Fig.4 Monitor Audio Gold 300 6G, acoustic crossover on tweeter axis at 50", corrected for microphone response, with the nearfield responses of the midrange unit (blue), woofers (green), and ports (red), respectively plotted below 500Hz, 350Hz, and 450Hz.
The saddle centered on 36Hz in the Gold 300 6G's impedance magnitude trace suggests that this is the ports' tuning frequency, which is not very different from the specified 35Hz. The sum of the ports' nearfield responses (fig.3, red trace) peaks just below the tuning frequency and rolls off cleanly at lower and higher frequencies. The two woofers behaved identically; their summed nearfield response (green trace below 350Hz in fig.3) had the expected reflex tuning notch at 36Hz. In the farfield, the woofers cross over to the midrange unit (fig.3, blue trace) at the specified 800Hz and roll off smoothly above that frequency. The tweeter's output is even in the low treble but gently rises in the top two audio octaves.

Fig.5 Monitor Audio Gold 300 6G, anechoic response on tweeter axis at 50", averaged across 30° horizontal window and corrected for microphone response, with the complex sum of the nearfield woofer and port responses (black) and of the woofers with the ports blocked (red) plotted below 300Hz.
This can also be seen in the Gold 300 6G's farfield response, averaged across a 30° horizontal window centered on the tweeter axis and taken without the grilles (fig.4). (The response on the midrange axis was identical to that on the tweeter axis.) The complex sum of the woofers' and ports' nearfield responses is shown as the black trace below 300Hz in this graph, while the response of the woofers with the ports blocked is shown as the red trace. The boosted upper bass in both traces is due to the nearfield measurement technique (footnote 3). As expected, the sealed-box output rolls off earlier at low frequencies than the reflex output.

Fig.6 Monitor Audio Gold 300 6G, lateral response family at 50", normalized to response on tweeter axis, from back to front: differences in response 90–5° off axis, reference response, differences in response 5–90° off axis.

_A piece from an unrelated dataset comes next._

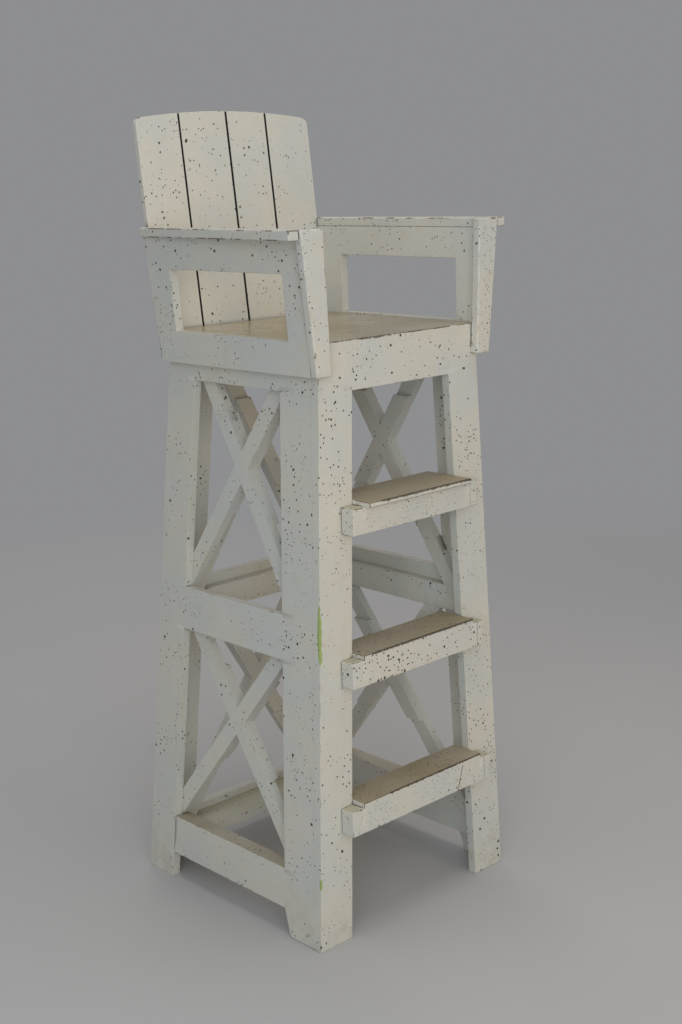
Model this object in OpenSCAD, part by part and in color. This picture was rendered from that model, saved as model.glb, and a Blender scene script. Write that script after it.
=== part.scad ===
// Tall wooden lifeguard chair: a tapering tower of four cornered legs, braced on
// three sides and stepped on the fourth, that carries a seat box with flaring
// arms and a leaning back of four boards.
// Millimetres. +Z is up, the steps face -Y, and the origin is on the floor
// under the middle of the whole chair, from the lowest step to the rear feet.

/* [Tower] */
// Width of the tower across the feet
tower_w = 554; // [530:2:664]
// Depth of the tower across the feet
tower_d = 572; // [550:2:640]
// Height of the seat's top above the floor
seat_h = 1215; // [1015:5:1260]
// Angle at which the left and right sides lean in
side_lean = 2.77; // [2.2:0.05:3]
// Angle at which the front leans in
front_lean = 0.62; // [0:0.05:1]
// Angle at which the rear leans in
rear_lean = 5.22; // [4.8:0.05:5.4]

/* [Timber] */
// Thickness of the framing boards
board_t = 19; // [18:0.5:20]
// Thickness of the thin boards: treads, back boards and brace facings
thin_t = 10; // [8:0.5:11]
// Clearance left where two boards meet a little out of square
joint_gap = 0.15; // [0.1:0.05:0.3]

/* [Legs] */
// Width of the board on the front of each front leg
front_leg_w = 87; // [76:1:90]
// Width of the board on the side of each front leg
front_leg_side_w = 91; // [80:1:92]
// Width of the board on the side of each rear leg
rear_leg_side_w = 84; // [76:1:90]
// Width of the board on the rear of each rear leg
rear_leg_w = 86; // [76:1:90]
// Amount by which each front leg's side board narrows at its foot
foot_taper = 17; // [5:1:22]

/* [Rails] */
// Width of the top rails and of the apron
top_rail_w = 78; // [60:1:90]
// Height of the middle of the mid rails
mid_rail_z = 631; // [600:1:660]
// Width of the side mid rails
mid_rail_w = 93; // [90:1:100]
// Width of the cleats behind the mid rails
cleat_w = 56; // [50:1:70]
// Height of the cleats' underside above the mid rails' underside
cleat_up = 5; // [2:1:12]
// Distance by which the rear mid rail stops below the side ones
rear_mid_drop = 11; // [0:1:14]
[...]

Fig.7 Monitor Audio Gold 300 6G, vertical response family at 50", normalized to response on tweeter axis, from back to front: differences in response 15–5° above axis, reference response, differences in response 5–15° below axis.
The speaker's horizontal radiation pattern, normalized to the response on the tweeter axis, which therefore appears as a straight line, is shown in fig.5. The dispersion is generally well-controlled through the midrange and presence region, though the radiation pattern narrows in the mid-treble and above. This will tend to compensate for the gentle top-octave rise in response seen in figs.3 and 4. Not toeing in the speakers all the way to the listening position should optimize the Monitor Audio's treble balance. Fig.6 shows the Gold 300 6G's dispersion in the vertical plane, again normalized to the response on the tweeter axis. The speaker's output in the audioband doesn't change significantly above and below that axis, which is useful considering that at 40" from the floor with the speaker sitting on its outrigger stands, the tweeter is a few inches higher than the ear height of a listener in a typical chair.

Fig.8 Monitor Audio Gold 300 6G, step response on tweeter axis at 50" (5ms time window, 30kHz bandwidth).

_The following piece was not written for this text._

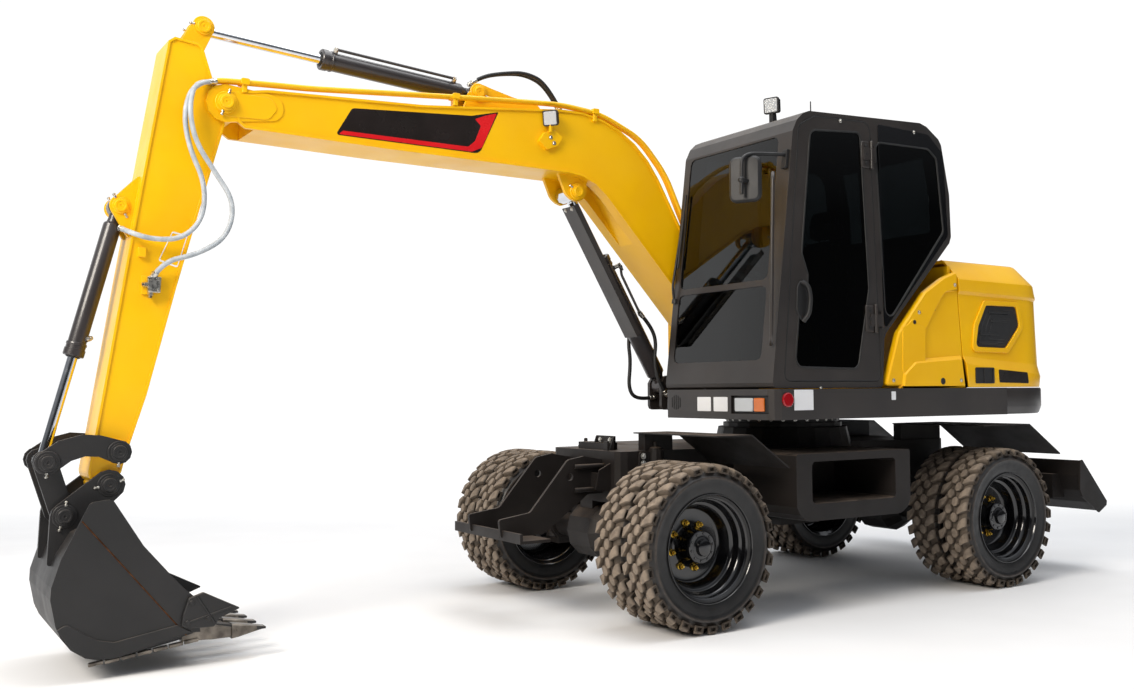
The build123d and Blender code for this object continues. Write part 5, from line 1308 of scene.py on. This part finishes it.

Fig.9 Monitor Audio Gold 300 6G, cumulative spectral-decay plot on tweeter axis at 50" (0.15ms risetime).
In the time domain, the Monitor Audio's step response on the tweeter axis (fig.7) indicates that the tweeter and woofers are connected in positive acoustic polarity, the midrange unit in negative polarity. The tweeter's output arrives first at the microphone followed by that of the midrange unit, with the decay and overshoot of its step smoothly blending with the start of the midrange step. In turn, the decay of that step then smoothly blends with the start of the woofers' step. This all implies an optimal crossover topology. Other than some low-level delayed energy at the top of the midrange unit's passband, the Gold 300 6G's cumulative spectral-decay, or waterfall, plot (fig.8) is very clean. (As always with these plots, ignore the ridge of delayed energy close to 16kHz, which is due to interference from the measurement computer's video circuitry.)
In many respects, the Gold 300 6G's measured performance is similar to that of Monitor Audio's earlier Silver 300, which Kalman Rubinson reviewed in March 2018. But the new speaker's enclosure is significantly better-damped, and while the earlier speaker's high-frequency response was flatter, the resonant frequency of the Gold 300 tweeter's diaphragm lies above 30kHz.—John Atkinson
Footnote 1: I measured the Gold 300 6G with the tensioning bolts fully tightened. Footnote 2: EPDR is the resistive load that gives rise to the same peak dissipation in an amplifier's output devices as the loudspeaker. See "Audio Power Amplifiers for Loudspeaker Loads," JAES, Vol.42 No.9, September 1994, and stereophile.com/reference/707heavy/index.html. Footnote 3: A nearfield measurement assumes that the baffle extends to infinity in both horizontal and vertical planes, which means that the loudspeaker is firing into hemispherical space rather than a full sphere. See this discussion.